Fluorodeoxyglucose positron emission tomography showing an 8 cm-sized metabolic defect in the right liver (arrow).
yujm-2021-01256f2.jpg
Fig. 3.
Intraoperative findings. (A) There are noticeable adhesions around the cystic mass in the right liver dome. (B) The cystic mass is pedunculated at the liver capsule. (C) The mass is delivered after partial hepatectomy at the pedunculated neck portion. (D) A cast-like depression is left at the liver parenchyma.
yujm-2021-01256f3.jpg
Fig. 4.
Gross photographs of the resected specimen. (A) External shape and (B) internal morphology of the cystic mass are visible. The cystic lesion of 8×6×4 cm is multiloculated and filled with mucinous fluid. Arrow indicates the resected liver parenchyma attached to the neck portion.

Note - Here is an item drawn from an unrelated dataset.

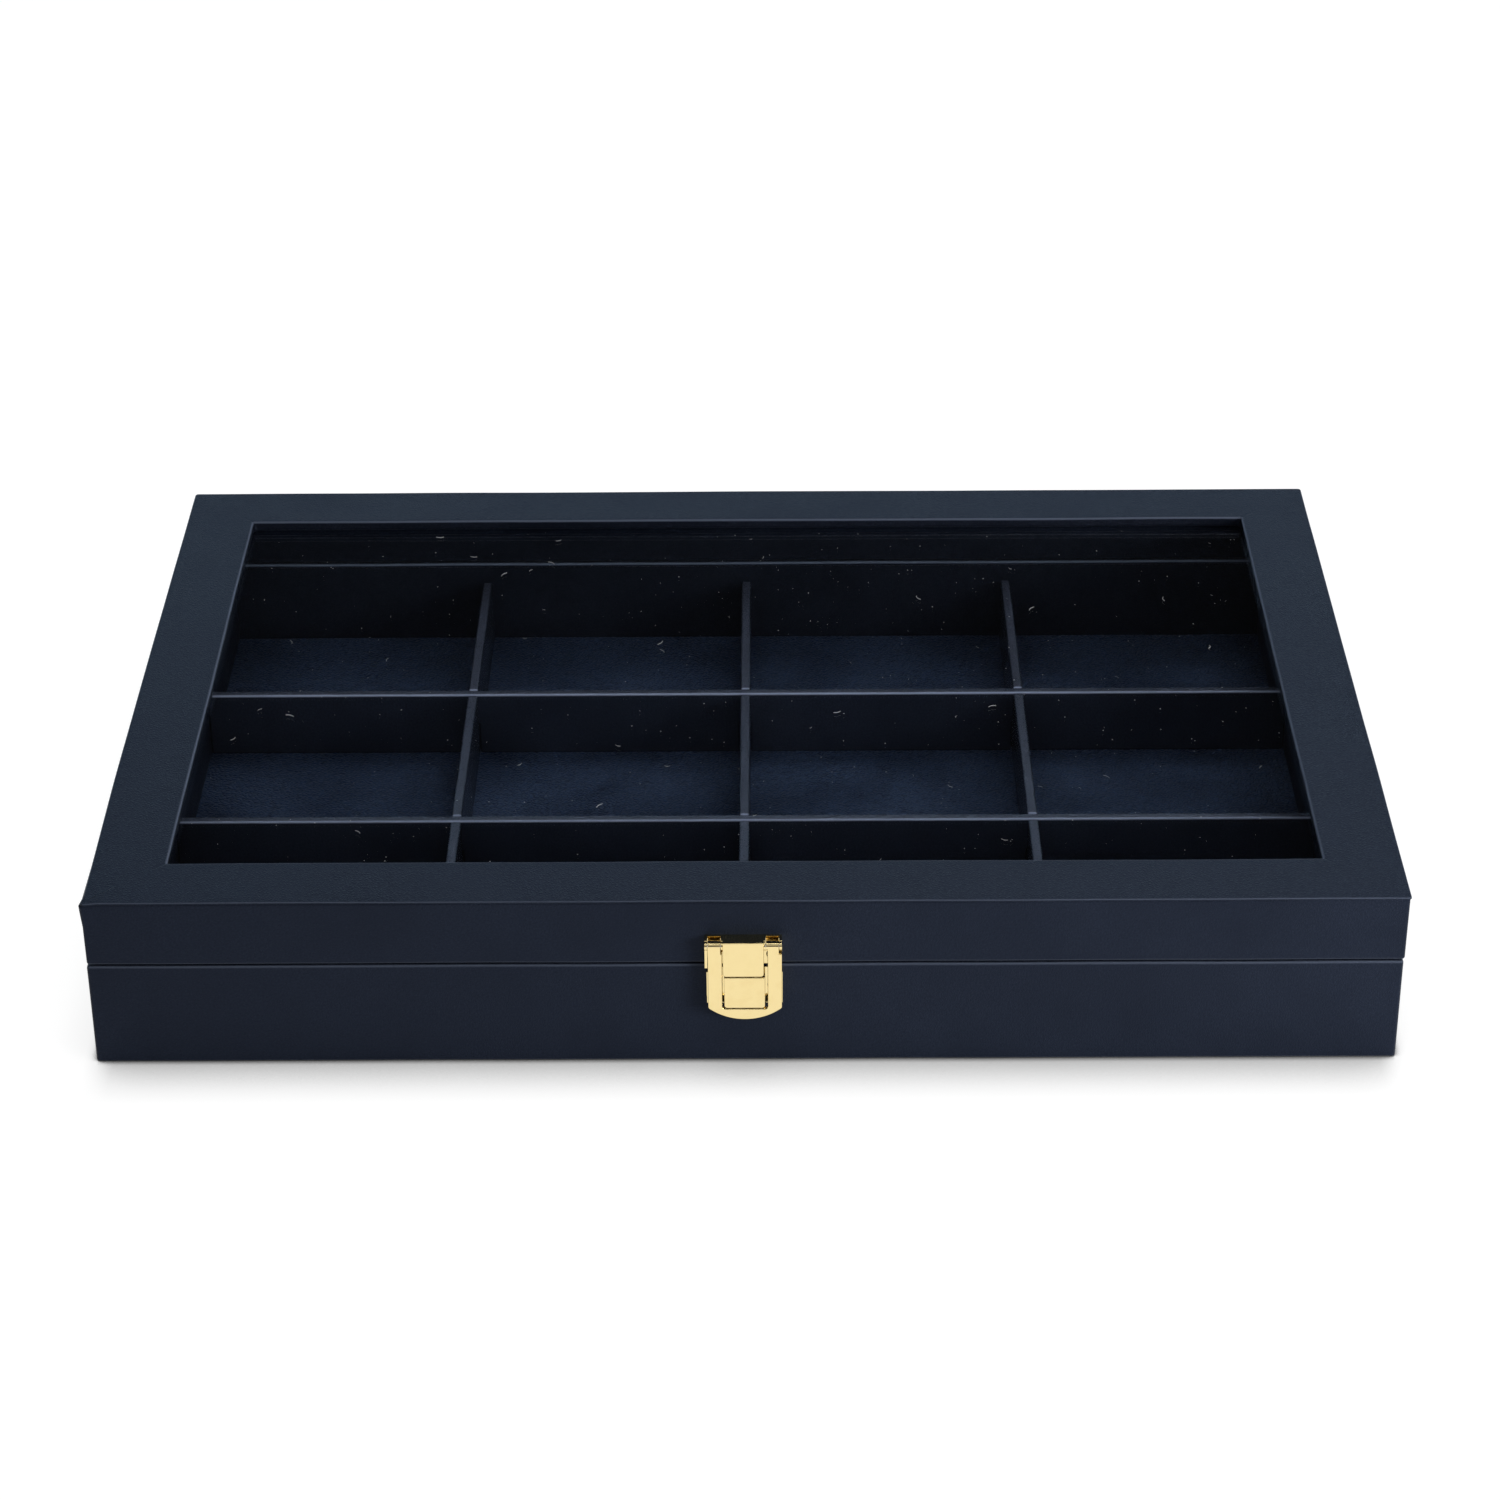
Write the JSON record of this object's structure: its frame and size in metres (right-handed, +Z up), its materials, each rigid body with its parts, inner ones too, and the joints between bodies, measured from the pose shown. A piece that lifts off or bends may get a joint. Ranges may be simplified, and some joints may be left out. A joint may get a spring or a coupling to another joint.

Arrowhead indicates the focal luminal thickening suggestive of resolved hematoma.
yujm-2021-01256f4.jpg
Fig. 5.
Microscopic findings. (A) The cyst is lined by tall columnar tumor cells having intracytoplasmic mucin and elongated nuclei with mild cytologic atypia (hematoxylin and eosin stain, ×200). (B) The subepithelial ovarian-type stromal cells are diffusely positive for estrogen receptor (immunohistochemical stain, ×200).
yujm-2021-01256f5.jpg
Fig. 6.
Computed tomography at 5 days after the operation showing usual postoperative findings. (A) Fluid collection is identified at the site of mass. (B) Multiple metal clips indicate the site of pedunculated neck portion.